Dun & Bradstreet (DNB), nearly two centuries old, has perhaps the largest commercial database in the world. Their website claims that they track over 265 million company records which they derive from 30,000 data sources and is updated 5 million times per day, Acharya said.
At present, India has private Credit Bureaus such as Credit Information Bureau (India) Limited (CIBIL), Equifax, Experian, and CRIF Highmark, regulated by RBI. Each one of these focuses on data analytics to provide credit scores, and allied reports and services. These analytics are useful for the member banks for issuing credit cards as well as for taking decisions (primarily on retail loans) as of now.
The RBI has also set up the Central Repository of Information on Large Credits (CRILC) in 2014-15, where our scheduled commercial banks quarterly report credit information of their borrowers having aggregate exposure of Rs 5 crore and above. It covers around 60 percent of the loan portfolio and around 80 percent of the NPAs.
However, CRILC captures only limited detail about the borrowers such as the industry to which they belong and their external and internal ratings. The pooled information under CRILC is shared with the reporting banks but is not shared with the Credit Bureaus, larger lender community, or researchers.

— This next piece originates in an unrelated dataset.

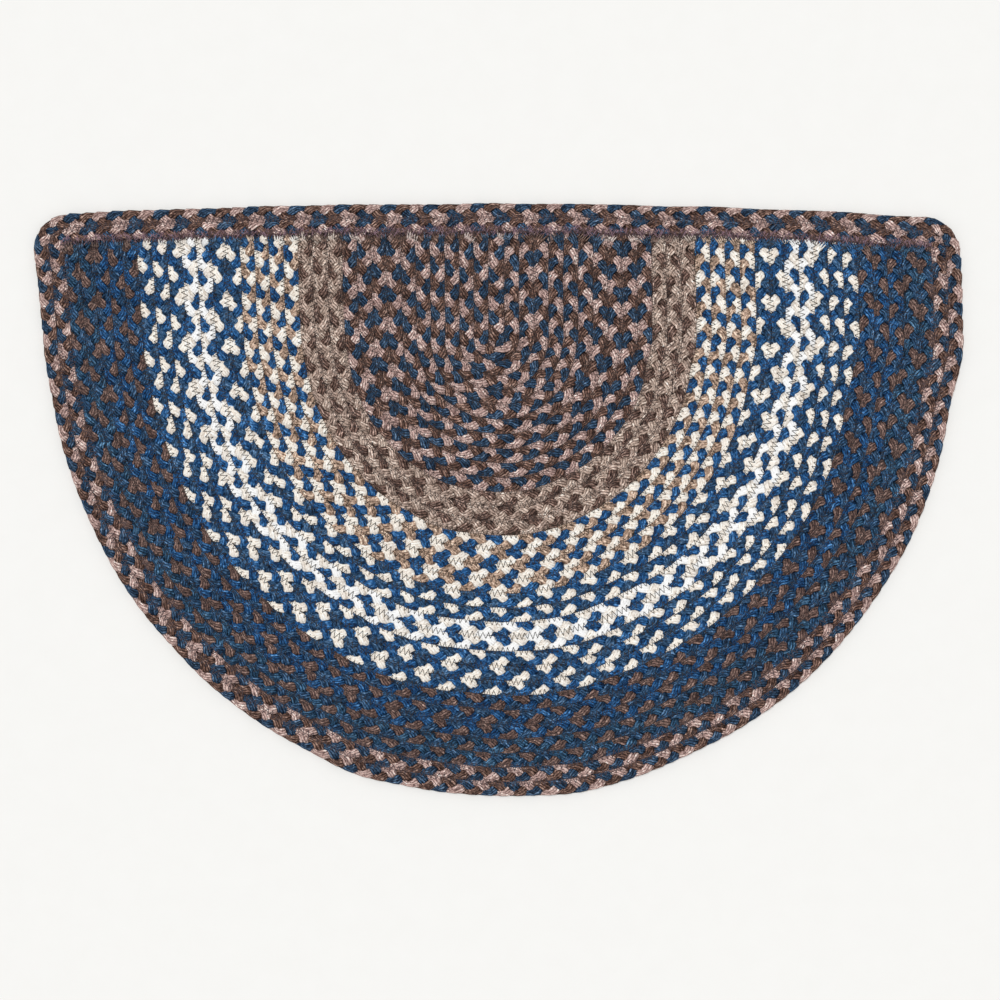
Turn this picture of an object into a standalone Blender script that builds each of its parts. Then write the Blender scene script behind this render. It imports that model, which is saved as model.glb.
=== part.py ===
"""A half-round braided jute mat, lying flat.

A three-strand braid is wound around a straight middle braid in nested U-shaped rows.
The rows end at one straight cut, and two more braids run right round the mat: along the
cut, round the corners and along the outermost row. Metres, +Z up. X runs along the
straight side, +Y points to it, and the origin is under the middle of the mat's box.
"""

import math
from collections import namedtuple

import bmesh
import bpy

# Driving dimensions, in metres
ROW_COUNT = 29              # U-shaped rows between the middle braid and the edge braids
EDGE_COUNT = 2              # braids that run right round the mat
BRAID_HEIGHT = 0.0075
BRAID_GAP = 0.0003          # clearance between neighbouring braids
MIDDLE_HALF_WIDTH = 0.0064  # half the width of the middle braid
END_GAP = 0.00045           # clearance between the cut ends and the braid over them

TURN_TO_TOP = 0.1073        # from the centre of the turns up to the straight side's middle
TOP_BRAID_PITCH = 0.0109    # spacing of the edge braids along the straight side
TOP_DROP_LEFT = 0.0080      # how much lower the straight side is at TOP_DROP_AT
TOP_DROP_RIGHT = 0.0111
TOP_DROP_AT = 0.342
CORNER_RADII = (0.0005, 0.0145, 0.0290)  # inside, between and outside the edge braids

TURN_SEGMENTS = 30
CORNER_SEGMENTS = 5
TOP_SEGMENTS = 8
MIDDLE_END_ANGLES = (0, 35, 65, 82)      # degrees round the end of the middle braid

# How far the mat's edge lies from the centre of the turns: 0 degrees points right, 90 down
# and 180 left. Above the centre the legs run straight up to the cut.
EdgeReach = namedtuple("EdgeReach", "angle_deg reach")
EDGE_REACHES = (
    EdgeReach(0, 0.3710),
    EdgeReach(9, 0.3636),
    EdgeReach(24, 0.3652),
    EdgeReach(39, 0.3643),
    EdgeReach(51, 0.3650),
    EdgeReach(63, 0.3633),
    EdgeReach(76, 0.3656),
    EdgeReach(96, 0.3618),
    EdgeReach(106, 0.3627),
    EdgeReach(121, 0.3577),
    EdgeReach(138, 0.3548),
    EdgeReach(158, 0.3536),
    EdgeReach(170, 0.3549),
    EdgeReach(180, 0.3596),
)
CUT_REACH_RIGHT = 0.3680
CUT_REACH_LEFT = 0.3670

# The flattened oval of one braid: place across its width and over its height, 0 to 1
SectionPoint = namedtuple("SectionPoint", "across up")
SECTION = (
    SectionPoint(0.14, 0.0),
    SectionPoint(0.86, 0.0),
    SectionPoint(1.00, 0.46),
    SectionPoint(0.80, 1.0),
    SectionPoint(0.20, 1.0),
    SectionPoint(0.00, 0.46),
)

# Colours of the rows, from the middle outwards: last row of each zone and its main colour
Zone = namedtuple("Zone", "last_row name rgb")
ZONES = (
    Zone(10, "jute_dusty_pink", (0.29, 0.20, 0.19)),
    Zone(13, "jute_taupe", (0.16, 0.11, 0.09)),
    Zone(17, "jute_cream_and_blue", (0.42, 0.38, 0.33)),
    Zone(19, "jute_cream", (0.55, 0.52, 0.48)),
    Zone(21, "jute_white", (0.80, 0.80, 0.78)),
    Zone(24, "jute_cream", (0.55, 0.52, 0.48)),
    Zone(27, "jute_bright_blue", (0.04, 0.10, 0.28)),
    Zone(29, "jute_navy", (0.03, 0.06, 0.11)),
    Zone(31, "jute_edge", (0.22, 0.15, 0.14)),
)
JUTE_ROUGHNESS = 0.95


def edge_reach(angle_deg):
    """Distance from the centre of the turns to the mat's edge, eased between the stations."""
    for near, far in zip(EDGE_REACHES, EDGE_REACHES[1:]):
        if angle_deg <= far.angle_deg:
            share = (angle_deg - near.angle_deg) / (far.angle_deg - near.angle_deg)
            eased = share * share * (3 - 2 * share)
            return near.reach + (far.reach - near.reach) * eased
    return EDGE_REACHES[-1].reach


def seam_reach(edge_distance, seam, inset):
    """Distance of a seam from the centre: seam 0 is the middle braid's side, the last the edge."""
    share = seam / (ROW_COUNT + EDGE_COUNT)
    return MIDDLE_HALF_WIDTH + (edge_distance - MIDDLE_HALF_WIDTH) * share + inset


def top_height(x):
    """Height of the straight side above the centre of the turns; it bows down to both ends."""
    drop = TOP_DROP_LEFT if x < 0 else TOP_DROP_RIGHT
    return TURN_TO_TOP - drop * (x / TOP_DROP_AT) ** 2


def cut_height(x):
    """Height at which the rows are cut, just under the edge braids."""
    return top_height(x) - EDGE_COUNT * TOP_BRAID_PITCH - END_GAP


def turn_seam(seam, inset):
    """Points of a seam round its turn, from the left leg to the right one."""
    points = []
    for step in range(TURN_SEGMENTS + 1):
        angle_deg = 180 - 180 * step / TURN_SEGMENTS
        reach = seam_reach(edge_reach(angle_deg), seam, inset)
        angle = math.radians(angle_deg)
        points.append((reach * math.cos(angle), -reach * math.sin(angle)))
    return points


def row_seam(seam, inset):
    """Points of a U-shaped seam, from its left cut end round to its right one."""
    left = -seam_reach(CUT_REACH_LEFT, seam, inset)
    right = seam_reach(CUT_REACH_RIGHT, seam, inset)
    return [(left, cut_height(left))] + turn_seam(seam, inset) + [(right, cut_height(right))]


def edge_seam(level, inset):
    """Points of a closed seam along the edge braids: level 0 lies inside them, 2 outside."""
    radius = CORNER_RADII[level] + inset
    lowered = (EDGE_COUNT - level) * TOP_BRAID_PITCH - inset
    left = -seam_reach(CUT_REACH_LEFT, ROW_COUNT + level, inset) + radius
    right = seam_reach(CUT_REACH_RIGHT, ROW_COUNT + level, inset) - radius
    points = turn_seam(ROW_COUNT + level, inset)
    for step in range(CORNER_SEGMENTS + 1):
        angle = math.pi / 2 * step / CORNER_SEGMENTS
        centre_y = top_height(right) - lowered - radius
        points.append((right + radius * math.cos(angle), centre_y + radius * math.sin(angle)))
    for step in range(1, TOP_SEGMENTS):
        x = right + (left - right) * step / TOP_SEGMENTS
        points.append((x, top_height(x) - lowered))
    for step in range(CORNER_SEGMENTS + 1):
        angle = math.pi / 2 * (1 + step / CORNER_SEGMENTS)
        centre_y = top_height(left) - lowered - radius
        points.append((left + radius * math.cos(angle), centre_y + radius * math.sin(angle)))
    return points


def middle_seam(side, inset):
    """Points of one side of the middle braid, from the cut down and round to its closed end."""
    half_width = MIDDLE_HALF_WIDTH + inset
    points = [(side * half_width, cut_height(0))]
    for angle_deg in MIDDLE_END_ANGLES:
        angle = math.radians(angle_deg)
        points.append((side * half_width * math.cos(angle), -half_width * math.sin(angle)))
    return points


def box_middle(points):
    """Middle of the box around a list of points."""
    xs = [x for x, _ in points]
    ys = [y for _, y in points]
    return (min(xs) + max(xs)) / 2, (min(ys) + max(ys)) / 2


def add_braid(mat, name, inner, outer, closed, material):
    """A solid braid swept between its inner and its outer seam, as a child of the mat."""
    mesh = bpy.data.meshes.new(name)
    bm = bmesh.new()
    loops = []
    for (inner_x, inner_y), (outer_x, outer_y) in zip(inner, outer):
        verts = []
        for point in SECTION:
            x = inner_x + (outer_x - inner_x) * point.across
            y = inner_y + (outer_y - inner_y) * point.across
            verts.append(bm.verts.new((x, y, BRAID_HEIGHT * point.up)))
        loops.append([bm.edges.new((a, b)) for a, b in zip(verts, verts[1:] + verts[:1])])
    for near, far in zip(loops, loops[1:]):
        bmesh.ops.bridge_loops(bm, edges=near + far)
    if closed:
        bmesh.ops.bridge_loops(bm, edges=loops[-1] + loops[0])
    else:
        for end in (loops[0], loops[-1]):
            bmesh.ops.contextual_create(bm, geom=end)
    bmesh.ops.recalc_face_normals(bm, faces=bm.faces)
    bm.to_mesh(mesh)
    bm.free()
    mesh.materials.append(material)
    braid = bpy.data.objects.new(name, mesh)
    braid.parent = mat
    bpy.context.collection.objects.link(braid)


def jute_material(zone):
    """Matt dyed jute in the zone's main colour, made once for each zone name."""
    if zone.name in bpy.data.materials:
        return bpy.data.materials[zone.name]
    material = bpy.data.materials.new(zone.name)
    material.use_nodes = True
    shader = material.node_tree.nodes["Principled BSDF"]
    shader.inputs["Base Color"].default_value = (*zone.rgb, 1.0)
    shader.inputs["Roughness"].default_value = JUTE_ROUGHNESS
    shader.inputs["Metallic"].default_value = 0.0
    return material


def material_of_row(row):
    """Material of the zone that a row lies in."""
    return jute_material(next(zone for zone in ZONES if row <= zone.last_row))


def build_mat():
    """All the braids of the mat, on an empty at the centre of their turns."""
    near = BRAID_GAP / 2
    middle_x, middle_y = box_middle(edge_seam(EDGE_COUNT, -near))
    mat = bpy.data.objects.new("centre_of_turns", None)
    mat.location = (-middle_x, -middle_y, 0)
    bpy.context.collection.objects.link(mat)

    sides = middle_seam(-1, -near), middle_seam(1, -near)
    add_braid(mat, "braid_middle", *sides, False, material_of_row(0))
    for row in range(1, ROW_COUNT + 1):
        seams = row_seam(row - 1, near), row_seam(row, -near)
        add_braid(mat, f"braid_row_{row:02d}", *seams, False, material_of_row(row))
    for level, name in enumerate(("braid_edge_inner", "braid_edge_outer")):
        seams = edge_seam(level, near), edge_seam(level + 1, -near)
        add_braid(mat, name, *seams, True, material_of_row(ROW_COUNT + 1 + level))


for old in list(bpy.data.objects):
    bpy.data.objects.remove(old)

build_mat()
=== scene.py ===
"""Looks of a half-round braided jute doormat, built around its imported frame.

A three-strand braid of dyed jute is wound in nested U-shaped rows and sewn edge to edge with a
zigzag stitch. The rows are cut straight across, and two more braids run right round the mat over
their frayed ends. Metres, +Z up, X along the straight side and +Y towards it. Every braid keeps
the lane that its solid in the frame has.
"""

from __future__ import annotations

import logging
import math
from dataclasses import dataclass, field
from enum import Enum
from typing import NamedTuple

import bpy
import numpy as np
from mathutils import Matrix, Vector
from mathutils.bvhtree import BVHTree

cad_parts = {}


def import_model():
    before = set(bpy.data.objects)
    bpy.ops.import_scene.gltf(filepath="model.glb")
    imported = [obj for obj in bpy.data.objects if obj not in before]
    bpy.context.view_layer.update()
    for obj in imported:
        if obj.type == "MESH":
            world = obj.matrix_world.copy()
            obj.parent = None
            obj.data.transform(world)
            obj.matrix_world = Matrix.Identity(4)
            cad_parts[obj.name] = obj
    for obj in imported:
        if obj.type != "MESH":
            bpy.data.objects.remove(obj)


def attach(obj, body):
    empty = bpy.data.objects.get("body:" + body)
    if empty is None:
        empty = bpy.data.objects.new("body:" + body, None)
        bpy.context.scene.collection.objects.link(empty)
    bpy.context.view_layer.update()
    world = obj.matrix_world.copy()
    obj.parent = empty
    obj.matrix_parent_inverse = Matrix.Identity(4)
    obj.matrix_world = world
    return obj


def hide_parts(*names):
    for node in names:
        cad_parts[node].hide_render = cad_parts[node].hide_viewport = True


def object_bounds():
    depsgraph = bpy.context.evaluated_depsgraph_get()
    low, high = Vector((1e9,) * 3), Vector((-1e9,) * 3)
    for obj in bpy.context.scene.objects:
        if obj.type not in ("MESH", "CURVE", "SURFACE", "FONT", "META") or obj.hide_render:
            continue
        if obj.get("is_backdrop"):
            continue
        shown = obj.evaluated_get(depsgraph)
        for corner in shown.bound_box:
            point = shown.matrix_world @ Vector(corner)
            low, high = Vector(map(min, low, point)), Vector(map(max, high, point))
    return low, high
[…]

Spelling out the benefits of such a registry Acharya said, apart from a good credit culture, it would help create a level-playing field among different sizes of borrowers, reward the good borrowers, include new borrowers, tap transactional data including payments to utilities like power and telecom for retail customers and trade credit data for businesses.
Why might such data help?
“Lenders in the formal sector often hesitate to extend a line of credit to new customers due to the lack of credit scores. Regularity in making payments to utilities and trade creditors provides an indication of the credit quality of such customers. In turn, credit from the formal sector can become accessible to new borrowers, boosting financial inclusion,” he said adding that a PCR can also have a profound impact for regulatory purposes as it would give a complete picture that is necessary for supervisors and policy makers to assess credit risk of the entire system.
The challenge would be setting up a comprehensive PCR would require much team work and vision, expertise to handle large volumes and varieties of data from diverse sources.
“It will require working with several stakeholders, other regulators and international agencies with expertise in helping set up such registers. That’s a noteworthy challenge for the pool of statisticians,” Acharya said.
There are several other “information base” challenges for the long horizon for the team: Employment Statistics; Household Inflation Expectation Survey in rural and informal economy; Big-data real-time indicators of prices and consumption; Google images and mobile-phone data for economic activity indicators; to just a list few,” he concluded.